To cut the process up into tiny fragments, you at first do a bit more work: you'll write a lot of handler classes which sometimes don't process much data. However, that's ok, you can always combine passes later on. To have the smaller, single item focussed passes, you can schedule them easily and if you start handling more complex queries, you can add more passes between other passes without having to worry you have to refactor a lot.
The last good point is also the best: it's provable code. If you have ran pass n, you know for sure the tree consumed in pass n+1 won't run into nodes handled in pass n and will see 0 or more nodes produced in pass n. This does include dependencies, but I think that's unavoidable. It's like a state machine: at state S, you run pass S, and that results in state S+1, where you run pass S+1. The state machine is pretty linear, as there aren't any events occuring inside the pass routines which could make the state machine go into another branch, but theoretically it could. For example, you could have a handler which simply checks the tree and if it finds a given situation, it might decide it's OK to run pass P first, and then pass S+1. Due to the nature of the small steps taken, it's flexible in doing that.
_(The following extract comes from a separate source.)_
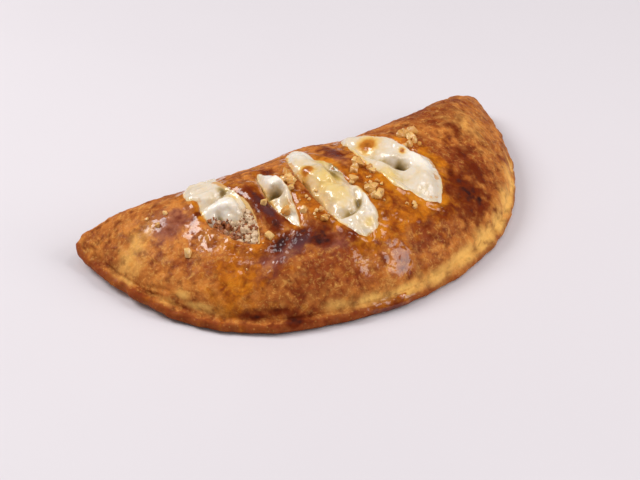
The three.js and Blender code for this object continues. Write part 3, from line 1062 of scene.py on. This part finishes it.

There are a couple of things I don't know how to handle them yet (I haven't looked at all extension methods yet like GroupJoin etc.), which are the Convert and the Quote expressions. For now I strip them out when necessary (and if it's even possible, sometimes you need to leave them in the tree to keep type equality), though I couldn't find a lot of information what these fellows do (Convert seem to be there to overcome the type problems in a BinaryExpression between a nullable type and a value typed constant) or when they've to stay. But time will tell, I guess.